Let's say we keep a 100MB global memory buffer for a cuda operation alive. In the next calculation, the results are larger than 100MB, e.g. 120MB, and we know this number before the real results come out. In this case, we need to reallocate this memory fragment to 120MB. The question is, can we just create a new memory of 20MB and concatenate it to the existing 100MB? So that we can avoid the latency of a FREE of a 100 MB fragment and a MALLOC of a 120 MB fragment.

Upvotes: 0

Views: 2311

Answers (2)

Abator Abetor
Abator Abetor

Reputation: 2588

In addition to Robert Crovella's answer I would like to show that memory pool allocations via cudaMallocAsync can reduce the latency.

The following code grows an allocation 50 times by 20 MB by simply freeing the buffer and allocating a larger one. The next buffer size is computed via kernel to emulate computation of result size of an operation.

// compiled with nvcc -O3 main.cu -o main
#include <iostream>
#include <chrono>

#if 0

    cudaError_t allocate(void** ptr, size_t size, cudaStream_t stream){
        return cudaMallocAsync(ptr, size, stream);
    }

    cudaError_t deallocate(void* ptr, cudaStream_t stream){
        return cudaFreeAsync(ptr, stream);
    }

#else

    cudaError_t allocate(void** ptr, size_t size, cudaStream_t){
        return cudaMalloc(ptr, size);
    }

    cudaError_t deallocate(void* ptr, cudaStream_t){
        return cudaFree(ptr);
    }

#endif

__global__
void computeNextSize(size_t* size, size_t growBy){
    *size = *size + growBy;
}

int main(){
    cudaSetDevice(0);
    cudaStream_t stream = cudaStreamPerThread;
    const size_t mb20 = 20 * 1024 * 1024;

    size_t* h_size = nullptr;
    size_t* d_size = nullptr;

    cudaMalloc(&d_size, sizeof(size_t));
    cudaMallocHost(&h_size, sizeof(size_t));
    *h_size = mb20;
    cudaMemcpyAsync(d_size, h_size, sizeof(size_t), cudaMemcpyHostToDevice, stream);

    cudaMemPool_t memPool;
    cudaDeviceGetMemPool(&memPool, 0);
    size_t setVal = UINT64_MAX;
    cudaMemPoolSetAttribute(memPool, cudaMemPoolAttrReleaseThreshold, &setVal);

    void* ptr = nullptr;
    size_t size = mb20;
    allocate(&ptr, size, stream);
    //std::cout << "size: " << size << ", ptr = " << ptr << "\n";
    cudaMemsetAsync(ptr, 0, size); //work with ptr
    computeNextSize<<<1,1,0,stream>>>(d_size, mb20);
    cudaMemcpyAsync(h_size, d_size, sizeof(size_t), cudaMemcpyDeviceToHost, stream);
    cudaStreamSynchronize(stream); //wait for computation and transfer of next size


    auto a = std::chrono::system_clock::now();

    for(int i = 0; i < 50; i++){
        deallocate(ptr, stream);
        size = *h_size;
        allocate(&ptr, size, stream);
        //std::cout << "size: " << size << ", ptr = " << ptr << "\n";
        cudaMemsetAsync(ptr, 0, size); //work with ptr
        computeNextSize<<<1,1,0,stream>>>(d_size, mb20);
        cudaMemcpyAsync(h_size, d_size, sizeof(size_t), cudaMemcpyDeviceToHost, stream);
        cudaStreamSynchronize(stream); //wait for computation and transfer of next size
    }
    deallocate(ptr, stream);
    cudaStreamSynchronize(stream);

    auto b = std::chrono::system_clock::now();
    const std::chrono::duration<double> delta = b - a;
    std::cerr << delta.count() << "s\n";
}

With cudaMalloc the code takes around 0.596s, with cudaMallocAsync the duration is around 0.092s

Upvotes: 1

Robert Crovella
Robert Crovella

Reputation: 151799

The question is, can we just create a new memory of 20MB and concatenate it to the existing 100MB?
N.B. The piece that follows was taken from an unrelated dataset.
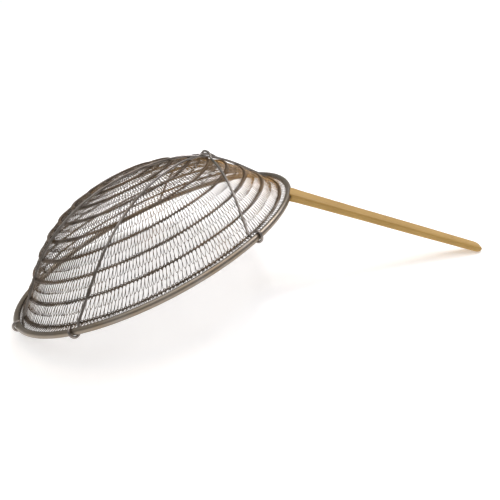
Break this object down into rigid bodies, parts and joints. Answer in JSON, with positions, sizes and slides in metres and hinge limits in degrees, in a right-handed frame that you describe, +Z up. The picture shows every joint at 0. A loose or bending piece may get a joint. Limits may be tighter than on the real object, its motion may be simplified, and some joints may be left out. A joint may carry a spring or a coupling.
{
  "type": "wire mesh skimmer",
  "caption": "Wide domed wire-mesh skimmer with a rolled steel rim, round hoops, crossing brace wires and a flat wooden handle, for lifting food or debris out of liquid.",
  "frame": {"origin": "on the surface that the skimmer lies on, under the middle of its bounding box", "axes": "+Z up from that surface, +X along the skimmer towards the tip of the handle; the bowl lies mouth down, tilted about Y so that the rim's far edge and the handle's tip touch the surface"},
  "size_m": [0.5348, 0.3478, 0.1385],
  "materials": {
    "rim_steel": "worn satin polish, grey-brown",
    "mesh_steel": "fine drawn wire, dull with brassy reflections",
    "hoop_steel": "dark drawn wire",
    "brace_steel": "smooth drawn wire with narrow highlights",
    "handle_wood": "pale planed wood or bamboo, unvarnished",
    "tang_steel": "plain mild steel"
  },
  "bodies": {
    "root": {"rim_tube": "rim_steel", "edge_wire": "mesh_steel", "mesh_bowl": "mesh_steel", "hoop_1": "hoop_steel", "hoop_2": "hoop_steel", "hoop_3": "hoop_steel", "hoop_4": "hoop_steel", "hoop_5": "hoop_steel", "hoop_6": "hoop_steel", "hoop_7": "hoop_steel", "hoop_8": "hoop_steel", "hoop_9": "hoop_steel", "brace_wire_lower": "brace_steel", "brace_wire_middle": "brace_steel", "brace_wire_upper": "brace_steel", "handle": "handle_wood", "handle_tang": "tang_steel", "tang_pin": "tang_steel"}
  },
  "joints": []
}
You can't do this with cudaMalloc, cudaMallocManaged, or cudaHostAlloc. The reason is that there is no way to ensure that the 20MB allocation/pointer will be contiguous to the previous 100MB allocation, and there is no way to request that or force that using those allocation APIs. And any "buffer-like" usage of the 120MB space is going to expect that the space is contiguous.

As indicated in the comments (below), the Virtual Memory Management API is intended to allow for roughly this.

You could of course write your own allocation system, that starts by allocating a large contiguous space, and then gives you the controls to do what you are suggesting - basically ask for the "next" 20MB. How to do that is beyond the scope of my answer.

I believe another possible suggestion is:

  1. Allocate a buffer that is larger than initially needed, sized to cover the most likely cases/sizes that may ultimately be needed.
  2. Have a reallocation system (an if-test) that checks the new size needed against the current buffer size, and reallocates it larger if needed. ("reallocates" means freeing the existing buffer and allocating a new one)

Yes, I understand the usual objection: "but I don't know what the largest size may be". That is understood. The above mechanism accounts for that. But if you really cannot provide any sort of "upper bound" based on your knowledge of what you are doing, then there is no guarantee that you will have enough GPU memory anyway, when you discover that more space is needed.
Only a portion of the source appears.